Task instructions>
Reproduce the material in full, unchanged.

Stored data>
----------------------------------------
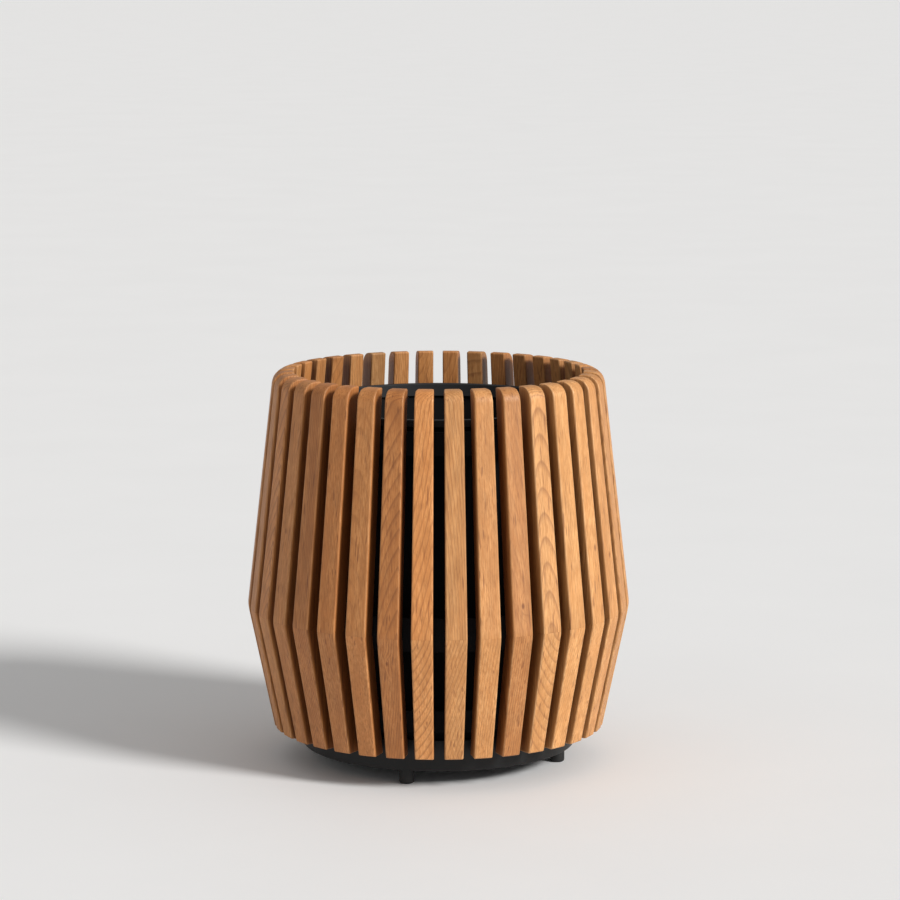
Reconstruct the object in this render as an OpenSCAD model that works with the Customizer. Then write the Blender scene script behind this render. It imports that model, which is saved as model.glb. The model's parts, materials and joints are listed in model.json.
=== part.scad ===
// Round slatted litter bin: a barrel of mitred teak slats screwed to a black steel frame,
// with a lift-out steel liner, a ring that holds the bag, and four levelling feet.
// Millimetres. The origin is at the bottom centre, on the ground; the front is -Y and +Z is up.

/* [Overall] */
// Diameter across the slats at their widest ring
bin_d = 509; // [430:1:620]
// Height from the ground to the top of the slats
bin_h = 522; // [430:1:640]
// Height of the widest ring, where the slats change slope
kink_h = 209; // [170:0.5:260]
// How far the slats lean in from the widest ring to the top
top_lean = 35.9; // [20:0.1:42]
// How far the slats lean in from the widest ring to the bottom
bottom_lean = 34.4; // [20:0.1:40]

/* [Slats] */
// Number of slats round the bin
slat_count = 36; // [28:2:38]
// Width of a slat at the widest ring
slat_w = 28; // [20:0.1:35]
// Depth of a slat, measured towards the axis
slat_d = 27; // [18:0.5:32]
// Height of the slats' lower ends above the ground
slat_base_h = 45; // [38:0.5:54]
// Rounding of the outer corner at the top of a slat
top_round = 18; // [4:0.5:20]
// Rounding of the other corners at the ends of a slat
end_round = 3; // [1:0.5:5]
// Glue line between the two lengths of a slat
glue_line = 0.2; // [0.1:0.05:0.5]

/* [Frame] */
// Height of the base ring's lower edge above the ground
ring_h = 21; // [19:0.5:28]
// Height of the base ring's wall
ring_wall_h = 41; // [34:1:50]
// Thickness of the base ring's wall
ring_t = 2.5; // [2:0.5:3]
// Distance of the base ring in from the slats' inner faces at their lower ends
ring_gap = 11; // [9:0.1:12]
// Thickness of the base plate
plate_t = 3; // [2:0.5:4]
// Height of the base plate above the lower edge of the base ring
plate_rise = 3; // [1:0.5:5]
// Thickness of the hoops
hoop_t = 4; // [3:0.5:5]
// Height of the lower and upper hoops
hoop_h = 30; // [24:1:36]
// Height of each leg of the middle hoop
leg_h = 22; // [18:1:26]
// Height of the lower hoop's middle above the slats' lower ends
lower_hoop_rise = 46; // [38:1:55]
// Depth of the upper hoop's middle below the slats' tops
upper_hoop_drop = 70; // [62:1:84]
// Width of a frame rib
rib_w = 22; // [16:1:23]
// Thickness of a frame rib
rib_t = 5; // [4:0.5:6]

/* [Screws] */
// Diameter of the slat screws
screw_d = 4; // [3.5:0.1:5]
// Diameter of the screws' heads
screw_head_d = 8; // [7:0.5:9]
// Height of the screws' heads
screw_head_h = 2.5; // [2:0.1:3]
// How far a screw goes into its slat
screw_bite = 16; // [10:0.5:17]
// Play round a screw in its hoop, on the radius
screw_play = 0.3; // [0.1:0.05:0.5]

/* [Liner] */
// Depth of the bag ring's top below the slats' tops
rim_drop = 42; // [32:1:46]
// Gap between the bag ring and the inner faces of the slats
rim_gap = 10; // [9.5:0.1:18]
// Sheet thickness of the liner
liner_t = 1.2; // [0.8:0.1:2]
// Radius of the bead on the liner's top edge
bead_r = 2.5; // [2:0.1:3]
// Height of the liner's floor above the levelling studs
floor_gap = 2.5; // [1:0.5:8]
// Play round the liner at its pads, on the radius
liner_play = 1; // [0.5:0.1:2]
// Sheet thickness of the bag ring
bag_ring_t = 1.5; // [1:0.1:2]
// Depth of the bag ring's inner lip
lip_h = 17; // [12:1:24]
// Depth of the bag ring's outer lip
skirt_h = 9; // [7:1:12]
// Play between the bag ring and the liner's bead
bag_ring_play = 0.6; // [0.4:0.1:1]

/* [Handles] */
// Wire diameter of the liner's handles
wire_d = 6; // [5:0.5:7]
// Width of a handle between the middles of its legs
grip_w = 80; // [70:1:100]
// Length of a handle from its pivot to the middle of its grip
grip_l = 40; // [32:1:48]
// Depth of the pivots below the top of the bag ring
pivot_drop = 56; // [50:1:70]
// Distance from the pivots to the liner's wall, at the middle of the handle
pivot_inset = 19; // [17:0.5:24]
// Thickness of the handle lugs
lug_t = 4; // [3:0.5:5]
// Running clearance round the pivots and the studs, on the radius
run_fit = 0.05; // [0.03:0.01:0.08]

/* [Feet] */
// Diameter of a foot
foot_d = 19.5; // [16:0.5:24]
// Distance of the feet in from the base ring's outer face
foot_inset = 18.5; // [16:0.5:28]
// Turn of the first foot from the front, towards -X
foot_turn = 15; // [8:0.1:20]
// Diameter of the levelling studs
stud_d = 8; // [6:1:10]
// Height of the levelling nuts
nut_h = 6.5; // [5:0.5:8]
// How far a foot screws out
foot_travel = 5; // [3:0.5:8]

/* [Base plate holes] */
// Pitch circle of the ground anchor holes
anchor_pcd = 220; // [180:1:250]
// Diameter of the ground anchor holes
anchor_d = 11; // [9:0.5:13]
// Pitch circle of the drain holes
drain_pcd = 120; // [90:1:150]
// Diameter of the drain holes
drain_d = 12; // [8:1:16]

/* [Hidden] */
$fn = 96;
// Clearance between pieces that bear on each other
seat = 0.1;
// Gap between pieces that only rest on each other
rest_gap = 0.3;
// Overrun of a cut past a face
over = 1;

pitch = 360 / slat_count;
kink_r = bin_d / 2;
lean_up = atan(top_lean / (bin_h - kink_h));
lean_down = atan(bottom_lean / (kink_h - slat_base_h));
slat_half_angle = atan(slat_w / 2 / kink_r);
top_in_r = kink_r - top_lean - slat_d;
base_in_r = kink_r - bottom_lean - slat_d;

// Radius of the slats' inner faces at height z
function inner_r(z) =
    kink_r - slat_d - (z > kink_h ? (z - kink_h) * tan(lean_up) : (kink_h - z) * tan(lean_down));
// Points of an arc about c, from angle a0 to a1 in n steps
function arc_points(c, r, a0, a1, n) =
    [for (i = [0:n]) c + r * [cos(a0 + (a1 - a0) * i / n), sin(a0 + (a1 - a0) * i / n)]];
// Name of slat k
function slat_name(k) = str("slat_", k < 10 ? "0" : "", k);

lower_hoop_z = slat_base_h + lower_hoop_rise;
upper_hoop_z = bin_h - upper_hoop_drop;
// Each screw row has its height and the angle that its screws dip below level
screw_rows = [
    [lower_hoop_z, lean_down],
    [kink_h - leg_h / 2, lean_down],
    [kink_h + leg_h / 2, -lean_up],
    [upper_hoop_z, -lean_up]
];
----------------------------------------
Written reply>
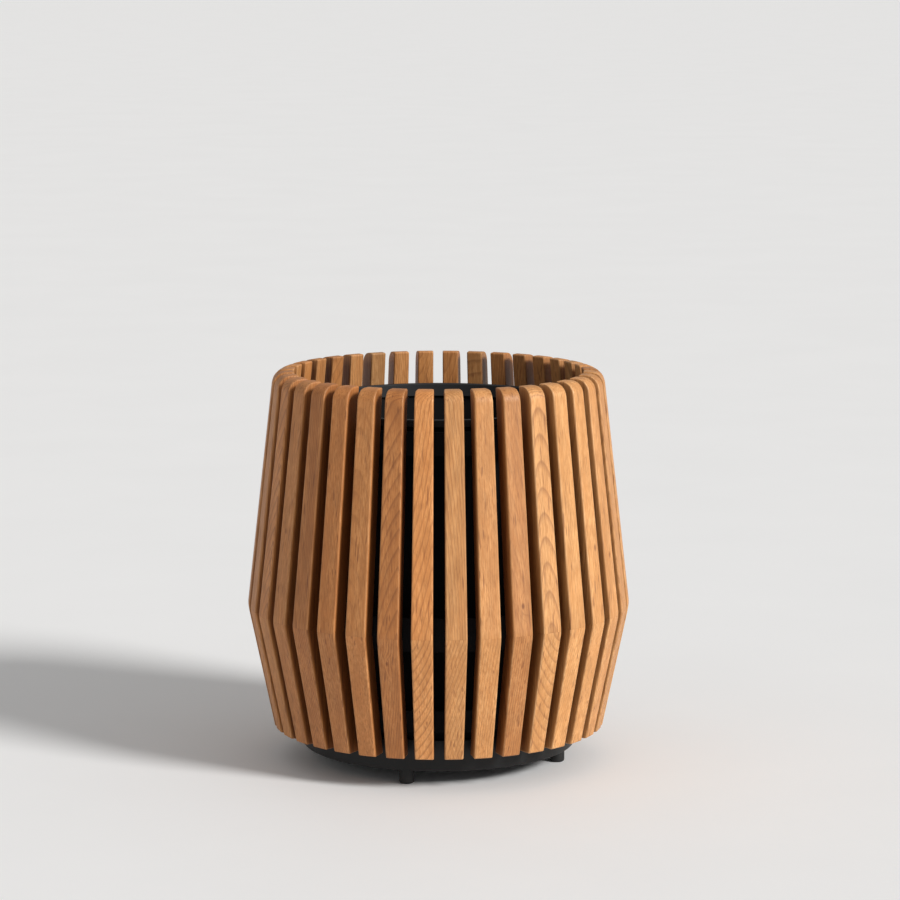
Reconstruct the object in this render as an OpenSCAD model that works with the Customizer. Then write the Blender scene script behind this render. It imports that model, which is saved as model.glb. The model's parts, materials and joints are listed in model.json.
=== part.scad ===
// Round slatted litter bin: a barrel of mitred teak slats screwed to a black steel frame,
// with a lift-out steel liner, a ring that holds the bag, and four levelling feet.
// Millimetres. The origin is at the bottom centre, on the ground; the front is -Y and +Z is up.

/* [Overall] */
// Diameter across the slats at their widest ring
bin_d = 509; // [430:1:620]
// Height from the ground to the top of the slats
bin_h = 522; // [430:1:640]
// Height of the widest ring, where the slats change slope
kink_h = 209; // [170:0.5:260]
// How far the slats lean in from the widest ring to the top
top_lean = 35.9; // [20:0.1:42]
// How far the slats lean in from the widest ring to the bottom
bottom_lean = 34.4; // [20:0.1:40]

/* [Slats] */
// Number of slats round the bin
slat_count = 36; // [28:2:38]
// Width of a slat at the widest ring
slat_w = 28; // [20:0.1:35]
// Depth of a slat, measured towards the axis
slat_d = 27; // [18:0.5:32]
// Height of the slats' lower ends above the ground
slat_base_h = 45; // [38:0.5:54]
// Rounding of the outer corner at the top of a slat
top_round = 18; // [4:0.5:20]
// Rounding of the other corners at the ends of a slat
end_round = 3; // [1:0.5:5]
// Glue line between the two lengths of a slat
glue_line = 0.2; // [0.1:0.05:0.5]

/* [Frame] */
// Height of the base ring's lower edge above the ground
ring_h = 21; // [19:0.5:28]
// Height of the base ring's wall
ring_wall_h = 41; // [34:1:50]
// Thickness of the base ring's wall
ring_t = 2.5; // [2:0.5:3]
// Distance of the base ring in from the slats' inner faces at their lower ends
ring_gap = 11; // [9:0.1:12]
// Thickness of the base plate
plate_t = 3; // [2:0.5:4]
// Height of the base plate above the lower edge of the base ring
plate_rise = 3; // [1:0.5:5]
// Thickness of the hoops
hoop_t = 4; // [3:0.5:5]
// Height of the lower and upper hoops
hoop_h = 30; // [24:1:36]
// Height of each leg of the middle hoop
leg_h = 22; // [18:1:26]
// Height of the lower hoop's middle above the slats' lower ends
lower_hoop_rise = 46; // [38:1:55]
// Depth of the upper hoop's middle below the slats' tops
upper_hoop_drop = 70; // [62:1:84]
// Width of a frame rib
rib_w = 22; // [16:1:23]
// Thickness of a frame rib
rib_t = 5; // [4:0.5:6]

/* [Screws] */
// Diameter of the slat screws
screw_d = 4; // [3.5:0.1:5]
// Diameter of the screws' heads
screw_head_d = 8; // [7:0.5:9]
// Height of the screws' heads
screw_head_h = 2.5; // [2:0.1:3]
// How far a screw goes into its slat
screw_bite = 16; // [10:0.5:17]
// Play round a screw in its hoop, on the radius
screw_play = 0.3; // [0.1:0.05:0.5]

/* [Liner] */
// Depth of the bag ring's top below the slats' tops
rim_drop = 42; // [32:1:46]
// Gap between the bag ring and the inner faces of the slats
rim_gap = 10; // [9.5:0.1:18]
// Sheet thickness of the liner
liner_t = 1.2; // [0.8:0.1:2]
// Radius of the bead on the liner's top edge
bead_r = 2.5; // [2:0.1:3]
// Height of the liner's floor above the levelling studs
floor_gap = 2.5; // [1:0.5:8]
// Play round the liner at its pads, on the radius
liner_play = 1; // [0.5:0.1:2]
// Sheet thickness of the bag ring
bag_ring_t = 1.5; // [1:0.1:2]
// Depth of the bag ring's inner lip
lip_h = 17; // [12:1:24]
// Depth of the bag ring's outer lip
skirt_h = 9; // [7:1:12]
// Play between the bag ring and the liner's bead
bag_ring_play = 0.6; // [0.4:0.1:1]

/* [Handles] */
// Wire diameter of the liner's handles
wire_d = 6; // [5:0.5:7]
// Width of a handle between the middles of its legs
grip_w = 80; // [70:1:100]
// Length of a handle from its pivot to the middle of its grip
grip_l = 40; // [32:1:48]
// Depth of the pivots below the top of the bag ring
pivot_drop = 56; // [50:1:70]
// Distance from the pivots to the liner's wall, at the middle of the handle
pivot_inset = 19; // [17:0.5:24]
// Thickness of the handle lugs
lug_t = 4; // [3:0.5:5]
// Running clearance round the pivots and the studs, on the radius
run_fit = 0.05; // [0.03:0.01:0.08]

/* [Feet] */
// Diameter of a foot
foot_d = 19.5; // [16:0.5:24]
// Distance of the feet in from the base ring's outer face
foot_inset = 18.5; // [16:0.5:28]
// Turn of the first foot from the front, towards -X
foot_turn = 15; // [8:0.1:20]
// Diameter of the levelling studs
stud_d = 8; // [6:1:10]
// Height of the levelling nuts
nut_h = 6.5; // [5:0.5:8]
// How far a foot screws out
foot_travel = 5; // [3:0.5:8]

/* [Base plate holes] */
// Pitch circle of the ground anchor holes
anchor_pcd = 220; // [180:1:250]
// Diameter of the ground anchor holes
anchor_d = 11; // [9:0.5:13]
// Pitch circle of the drain holes
drain_pcd = 120; // [90:1:150]
// Diameter of the drain holes
drain_d = 12; // [8:1:16]

/* [Hidden] */
$fn = 96;
// Clearance between pieces that bear on each other
seat = 0.1;
// Gap between pieces that only rest on each other
rest_gap = 0.3;
// Overrun of a cut past a face
over = 1;

pitch = 360 / slat_count;
kink_r = bin_d / 2;
lean_up = atan(top_lean / (bin_h - kink_h));
lean_down = atan(bottom_lean / (kink_h - slat_base_h));
slat_half_angle = atan(slat_w / 2 / kink_r);
top_in_r = kink_r - top_lean - slat_d;
base_in_r = kink_r - bottom_lean - slat_d;

// Radius of the slats' inner faces at height z
function inner_r(z) =
    kink_r - slat_d - (z > kink_h ? (z - kink_h) * tan(lean_up) : (kink_h - z) * tan(lean_down));
// Points of an arc about c, from angle a0 to a1 in n steps
function arc_points(c, r, a0, a1, n) =
    [for (i = [0:n]) c + r * [cos(a0 + (a1 - a0) * i / n), sin(a0 + (a1 - a0) * i / n)]];
// Name of slat k
function slat_name(k) = str("slat_", k < 10 ? "0" : "", k);

lower_hoop_z = slat_base_h + lower_hoop_rise;
upper_hoop_z = bin_h - upper_hoop_drop;
// Each screw row has its height and the angle that its screws dip below level
screw_rows = [
    [lower_hoop_z, lean_down],
    [kink_h - leg_h / 2, lean_down],
    [kink_h + leg_h / 2, -lean_up],
    [upper_hoop_z, -lean_up]
];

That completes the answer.